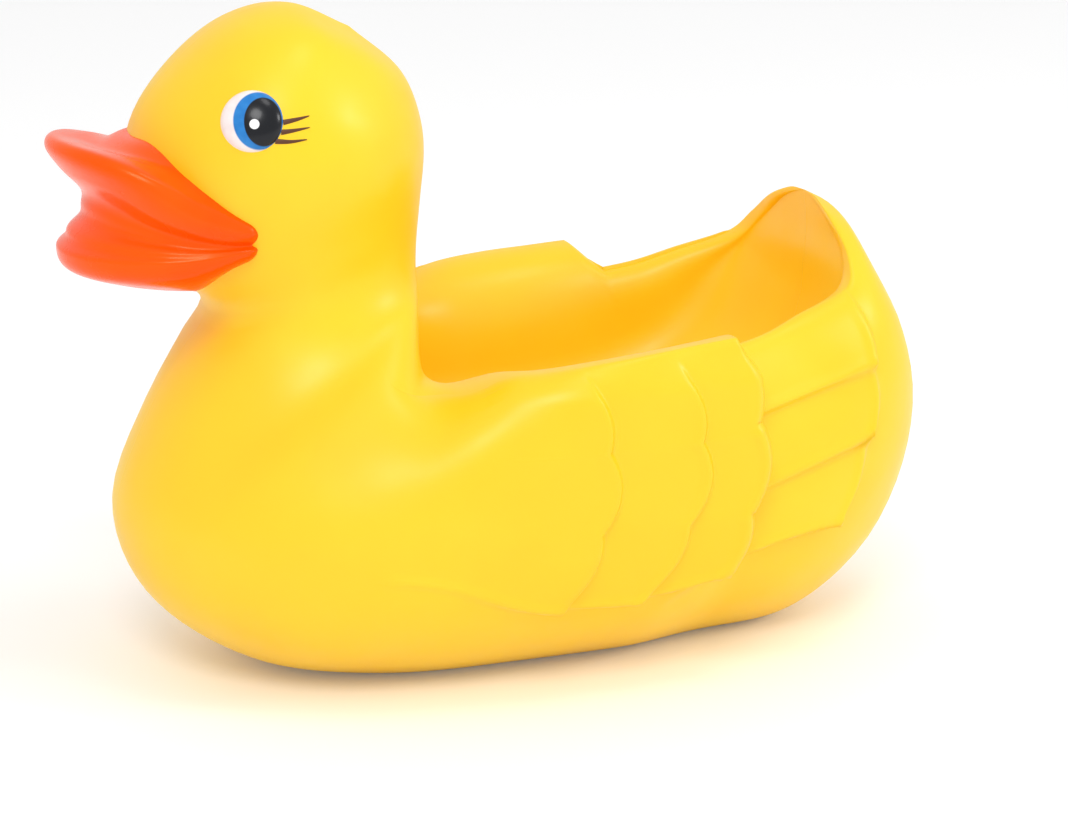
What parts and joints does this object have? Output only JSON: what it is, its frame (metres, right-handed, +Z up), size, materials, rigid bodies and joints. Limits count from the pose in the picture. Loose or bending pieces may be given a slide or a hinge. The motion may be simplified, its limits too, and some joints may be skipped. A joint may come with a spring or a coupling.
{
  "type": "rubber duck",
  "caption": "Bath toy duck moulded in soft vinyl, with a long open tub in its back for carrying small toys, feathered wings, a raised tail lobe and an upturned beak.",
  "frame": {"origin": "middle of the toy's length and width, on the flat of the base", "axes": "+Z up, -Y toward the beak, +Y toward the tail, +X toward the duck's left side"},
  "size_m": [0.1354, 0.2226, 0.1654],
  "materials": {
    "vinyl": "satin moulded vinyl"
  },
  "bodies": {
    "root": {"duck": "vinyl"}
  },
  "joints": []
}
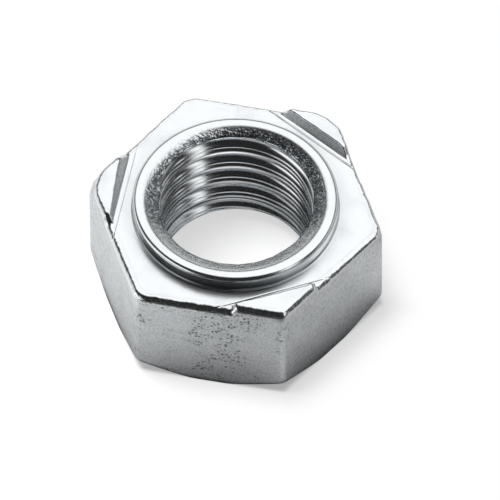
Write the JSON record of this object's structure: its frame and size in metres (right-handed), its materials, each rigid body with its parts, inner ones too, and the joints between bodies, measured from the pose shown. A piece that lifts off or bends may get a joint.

▬▬▬▬▬▬▬▬▬▬

EXERCISE AIM ->
Each line of the material should be duplicated exactly, please.

REPLY ->
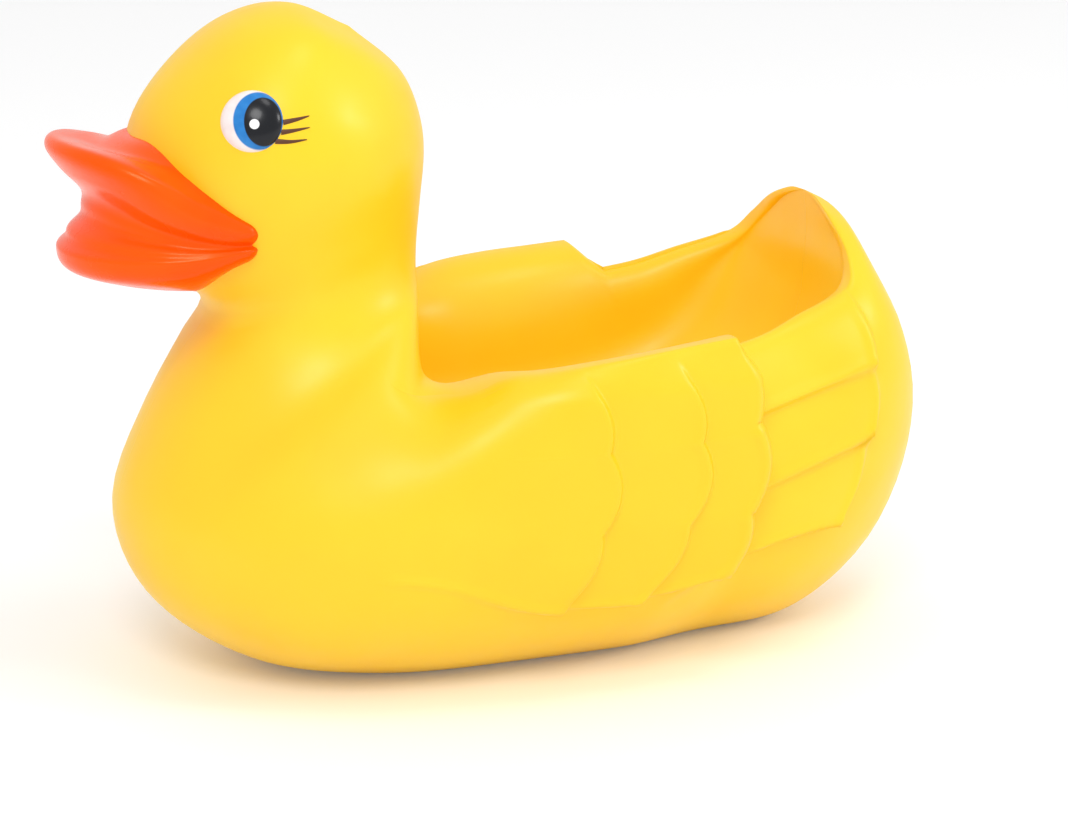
What parts and joints does this object have? Output only JSON: what it is, its frame (metres, right-handed, +Z up), size, materials, rigid bodies and joints. Limits count from the pose in the picture. Loose or bending pieces may be given a slide or a hinge. The motion may be simplified, its limits too, and some joints may be skipped. A joint may come with a spring or a coupling.
{
  "type": "rubber duck",
  "caption": "Bath toy duck moulded in soft vinyl, with a long open tub in its back for carrying small toys, feathered wings, a raised tail lobe and an upturned beak.",
  "frame": {"origin": "middle of the toy's length and width, on the flat of the base", "axes": "+Z up, -Y toward the beak, +Y toward the tail, +X toward the duck's left side"},
  "size_m": [0.1354, 0.2226, 0.1654],
  "materials": {
    "vinyl": "satin moulded vinyl"
  },
  "bodies": {
    "root": {"duck": "vinyl"}
  },
  "joints": []
}
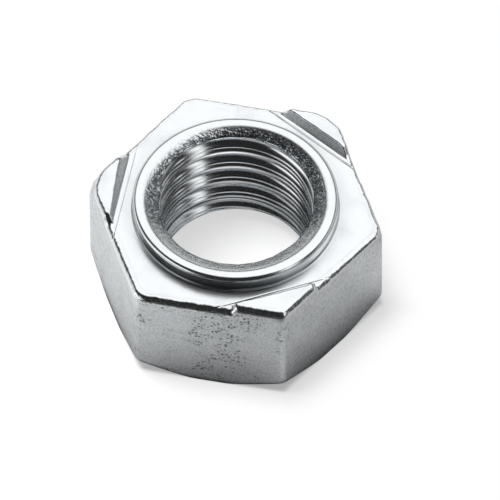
Write the JSON record of this object's structure: its frame and size in metres (right-handed), its materials, each rigid body with its parts, inner ones too, and the joints between bodies, measured from the pose shown. A piece that lifts off or bends may get a joint.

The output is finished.